The Cranes Dance is fiction, told from the perspective of Kate, a twenty-something professional ballerina in New York City. Kate’s younger sister Gwen is a more successful dancer in the same company, but it’s clear from the very start of the book that Gwen has had some sort of mental breakdown and has been taken back home to the Midwest by their parents to recover. Left by herself in New York, Kate has to sort out how she feels about her caretaker role as the big sister, where she fits into the ballet world without Gwen, and whether she is still the “sane” one if there’s no one there to compare herself to. Oh, and all this is happening while she’s rehearsing for performances and dealing with a serious neck injury, partner problems, and other assorted daily ballet annoyances.

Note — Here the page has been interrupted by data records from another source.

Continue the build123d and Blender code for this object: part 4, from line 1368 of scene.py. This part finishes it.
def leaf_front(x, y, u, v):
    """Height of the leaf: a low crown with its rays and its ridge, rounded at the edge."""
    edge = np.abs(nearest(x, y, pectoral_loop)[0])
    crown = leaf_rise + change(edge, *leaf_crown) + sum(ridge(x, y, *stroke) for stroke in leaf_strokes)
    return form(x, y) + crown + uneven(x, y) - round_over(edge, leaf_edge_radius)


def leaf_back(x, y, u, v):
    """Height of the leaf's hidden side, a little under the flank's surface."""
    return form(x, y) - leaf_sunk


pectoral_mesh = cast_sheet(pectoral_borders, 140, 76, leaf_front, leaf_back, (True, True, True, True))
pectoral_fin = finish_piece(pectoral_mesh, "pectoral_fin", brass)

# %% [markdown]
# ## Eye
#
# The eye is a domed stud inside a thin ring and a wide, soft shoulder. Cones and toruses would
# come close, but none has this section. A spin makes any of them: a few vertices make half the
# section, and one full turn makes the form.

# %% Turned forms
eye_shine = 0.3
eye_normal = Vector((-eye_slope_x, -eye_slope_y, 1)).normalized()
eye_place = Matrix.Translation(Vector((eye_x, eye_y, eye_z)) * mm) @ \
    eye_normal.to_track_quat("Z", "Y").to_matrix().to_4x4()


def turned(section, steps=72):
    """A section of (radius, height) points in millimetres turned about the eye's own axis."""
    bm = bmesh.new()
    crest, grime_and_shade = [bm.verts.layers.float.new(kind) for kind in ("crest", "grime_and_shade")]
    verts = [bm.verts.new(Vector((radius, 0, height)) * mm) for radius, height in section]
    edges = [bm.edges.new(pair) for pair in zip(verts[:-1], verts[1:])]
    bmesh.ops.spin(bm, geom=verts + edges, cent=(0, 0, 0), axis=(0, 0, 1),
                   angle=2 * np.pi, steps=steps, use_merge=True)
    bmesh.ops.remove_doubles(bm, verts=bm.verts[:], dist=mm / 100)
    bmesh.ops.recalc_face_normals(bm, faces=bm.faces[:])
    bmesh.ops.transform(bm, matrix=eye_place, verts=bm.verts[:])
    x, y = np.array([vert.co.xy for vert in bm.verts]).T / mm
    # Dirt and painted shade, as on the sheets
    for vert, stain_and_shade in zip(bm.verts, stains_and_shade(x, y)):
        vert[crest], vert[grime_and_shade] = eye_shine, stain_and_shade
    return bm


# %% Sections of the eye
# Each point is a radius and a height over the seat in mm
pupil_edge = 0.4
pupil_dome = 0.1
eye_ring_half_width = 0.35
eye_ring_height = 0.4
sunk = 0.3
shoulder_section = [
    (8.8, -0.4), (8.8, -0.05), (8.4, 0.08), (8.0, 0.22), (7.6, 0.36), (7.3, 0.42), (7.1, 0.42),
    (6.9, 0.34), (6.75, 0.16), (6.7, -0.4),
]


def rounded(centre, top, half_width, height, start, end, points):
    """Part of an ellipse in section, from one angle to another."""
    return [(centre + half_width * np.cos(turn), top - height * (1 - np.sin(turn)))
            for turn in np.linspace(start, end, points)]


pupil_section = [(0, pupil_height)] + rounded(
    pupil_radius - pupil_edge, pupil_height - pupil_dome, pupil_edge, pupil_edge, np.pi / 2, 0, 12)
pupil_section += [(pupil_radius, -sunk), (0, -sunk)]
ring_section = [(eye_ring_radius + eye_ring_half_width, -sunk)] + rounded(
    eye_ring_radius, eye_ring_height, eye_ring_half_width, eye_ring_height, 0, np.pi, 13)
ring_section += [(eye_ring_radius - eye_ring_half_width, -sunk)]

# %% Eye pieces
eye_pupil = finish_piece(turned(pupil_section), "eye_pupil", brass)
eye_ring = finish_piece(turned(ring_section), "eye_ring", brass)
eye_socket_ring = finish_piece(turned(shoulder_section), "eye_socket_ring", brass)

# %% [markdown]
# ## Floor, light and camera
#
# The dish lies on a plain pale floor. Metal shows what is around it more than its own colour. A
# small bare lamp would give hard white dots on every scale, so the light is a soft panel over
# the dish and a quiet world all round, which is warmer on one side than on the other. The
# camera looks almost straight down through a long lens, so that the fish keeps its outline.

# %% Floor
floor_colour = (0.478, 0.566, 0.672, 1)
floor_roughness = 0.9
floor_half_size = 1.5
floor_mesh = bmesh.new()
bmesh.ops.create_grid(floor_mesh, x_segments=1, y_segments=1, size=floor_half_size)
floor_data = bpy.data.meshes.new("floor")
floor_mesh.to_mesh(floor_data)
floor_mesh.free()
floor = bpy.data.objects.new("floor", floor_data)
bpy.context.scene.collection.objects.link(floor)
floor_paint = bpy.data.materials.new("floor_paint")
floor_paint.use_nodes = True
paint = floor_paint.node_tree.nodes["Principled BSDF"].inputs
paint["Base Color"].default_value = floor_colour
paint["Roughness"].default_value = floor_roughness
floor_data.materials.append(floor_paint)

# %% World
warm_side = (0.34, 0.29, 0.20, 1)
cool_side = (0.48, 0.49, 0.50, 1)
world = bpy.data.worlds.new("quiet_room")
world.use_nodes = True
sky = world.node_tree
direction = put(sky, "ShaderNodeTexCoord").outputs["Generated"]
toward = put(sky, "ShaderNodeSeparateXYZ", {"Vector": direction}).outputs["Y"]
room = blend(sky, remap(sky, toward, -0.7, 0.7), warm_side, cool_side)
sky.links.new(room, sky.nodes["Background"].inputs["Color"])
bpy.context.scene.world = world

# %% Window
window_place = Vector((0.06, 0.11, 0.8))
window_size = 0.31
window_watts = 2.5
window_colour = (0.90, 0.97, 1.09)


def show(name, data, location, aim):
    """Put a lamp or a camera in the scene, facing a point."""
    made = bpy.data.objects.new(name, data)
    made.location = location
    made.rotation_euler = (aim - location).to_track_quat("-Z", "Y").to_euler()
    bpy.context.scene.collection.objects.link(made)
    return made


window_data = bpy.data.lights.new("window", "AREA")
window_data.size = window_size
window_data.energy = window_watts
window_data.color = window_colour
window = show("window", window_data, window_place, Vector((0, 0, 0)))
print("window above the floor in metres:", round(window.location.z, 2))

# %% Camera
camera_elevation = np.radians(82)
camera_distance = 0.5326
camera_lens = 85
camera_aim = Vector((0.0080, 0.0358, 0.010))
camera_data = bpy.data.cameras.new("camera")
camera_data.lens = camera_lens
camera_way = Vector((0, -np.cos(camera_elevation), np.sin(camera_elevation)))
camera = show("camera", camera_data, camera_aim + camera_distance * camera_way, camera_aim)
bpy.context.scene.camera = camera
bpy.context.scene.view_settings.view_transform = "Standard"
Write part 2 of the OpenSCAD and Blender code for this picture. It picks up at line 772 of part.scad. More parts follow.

I initially picked this up because I wanted to read all the behind-the-scenes stuff about bleeding toes and eating disorders and ballet company politics, and all that is there in spades. Howrey was a dancer and you can tell. But I ended up being much more moved by the emotional story of the book than I expected. Kate is a really compelling character, smart and capable and funny even when she’s making terrible decisions. I’ve seen reviewers compare this book to Black Swan and there are similar elements, but they feel very different. While Black Swan was about someone falling apart, I found The Crane’s Dance to be more about Kate fighting her way out of the darkness. The book does fall somewhat into that category of first-person stories that show the main character going crazy by making the writing crazier and crazier (the two books like this that jump to mind are The Egypotologist and House of Leaves, both of which I found disturbing). I’m not usually a fan of that technique, but this only does a tiny bit of it and it works well.

My one quibble with the book, when I first finished it, was that things wrapped up awfully swiftly at the end and it felt a little jarring. But the more I think about it, the more true to life the ending feels–sometimes there’s not a huge event that helps snap us out of a cycle, it’s just the forward momentum of life, and that’s what The Crane’s Dance describes.